Wenig später fand sich Kelly, der noch bei der Eröffnungszeremonie der Olympischen Winterspiele in Salt Lake City vor einem Millionenpublikum auf der Bühne gestanden hatte, in der kargen Zelle des Sheriffs von Polk County wieder und konnte den Grund für die Festnahme lesen: Die Anklage eines Geschworenengerichts umfasst 21 Punkte, die sich um Kinder-Pornografie drehen und ihm unter anderem die Herstellung eines solchen Filmes und die Verführung einer zum Tatzeitpunkt Minderjährigen vorwerfen.

„Uns interessiert nicht, ob der Gesuchte prominent ist. Wir sehen nur die Fakten. Dies ist ein krasser Fall, den wir mit aller Härte des Gesetzes verfolgen werden,“ hatte der Polizeichef von Chicago vor Kellys Verhaftung gesagt. Eine Sonderkommission der Sittenpolizei hatte monatelang recherchiert, nachdem der auflagenstarken Chicagoer Tageszeitung „Sun Times“ im Februar anonym ein Videoband zugespielt worden war, auf dem nach Behördenangaben Kelly 26 Minuten lang in Sexszenen mit einem jungen farbigen Mädchen – der Tochter eines Bandmitglieds – zu sehen ist, die zum Zeitpunkt der Aufnahmen erst 14 Jahre alt gewesen ist. Die jetzt formulierten Vorwürfe waren in Chicago seit Monaten ein offenes Geheimnis: An zahlreichen Straßenecken seien sogar Raubkopien des belastenden Videos feilgeboten worden, so die Polizei.

Für R. Kelly sind die jetzt erhobenen Vorwürfe, die für ihn bei einer Verurteilung mit bis zu 15 Jahren Haft enden können, keine neue Erfahrung. Mindestens zwei Zivilklagen wegen angeblicher Verführung Minderjähriger konnte der bei Musik-Ständchen in der U-Bahn entdeckte Sänger durch die Zahlung von Schweigegeldern in der Vergangenheit abwehren, und auch die Staatsanwaltschaft stieß ins Leere, weil sich keine Zeugen mehr für Aussagen fanden. Seinen Schützling Aaliyah – sie starb im August 2001 bei einem Flugzeugabsturz – heiratete Kelly im Jahr 1994 im Alter von 15, doch die Behörden annullierten die kuriose Ehe. Die neuen Vorwürfe abzuwenden, dürfte Kelly nach Ansicht der Ermittler schwer fallen.

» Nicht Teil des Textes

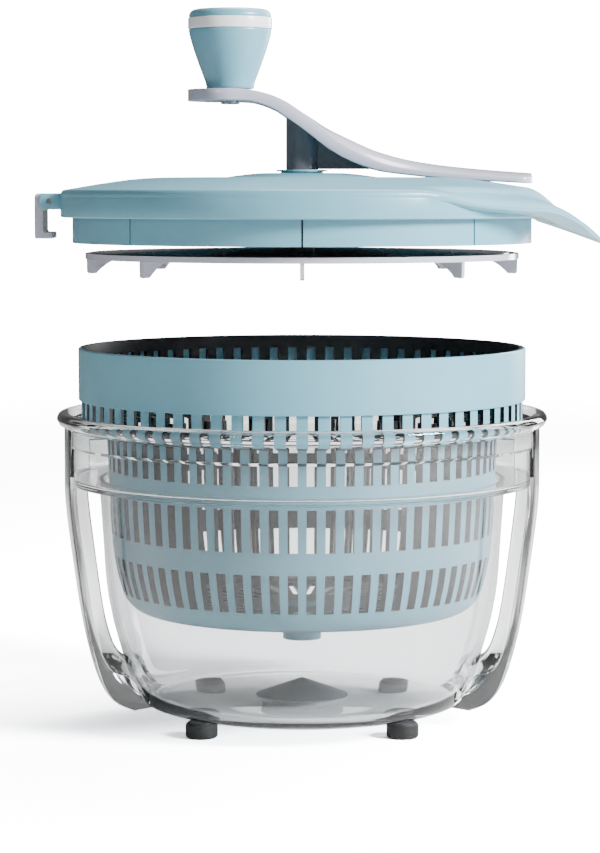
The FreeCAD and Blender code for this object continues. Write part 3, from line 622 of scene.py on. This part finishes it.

Weil man damit rechnete, dass Kelly behaupten würde, auf dem Video sei nicht er, sondern ein anderer unbekannter Mann zu sehen, legte die Sittenpolizei die Aufnahmen Identifizierungsexperten der Bundespolizei FBI vor. Dabei sei der Sänger „hundertprozentig“ erkannt worden, so Chicagos Polizeichef.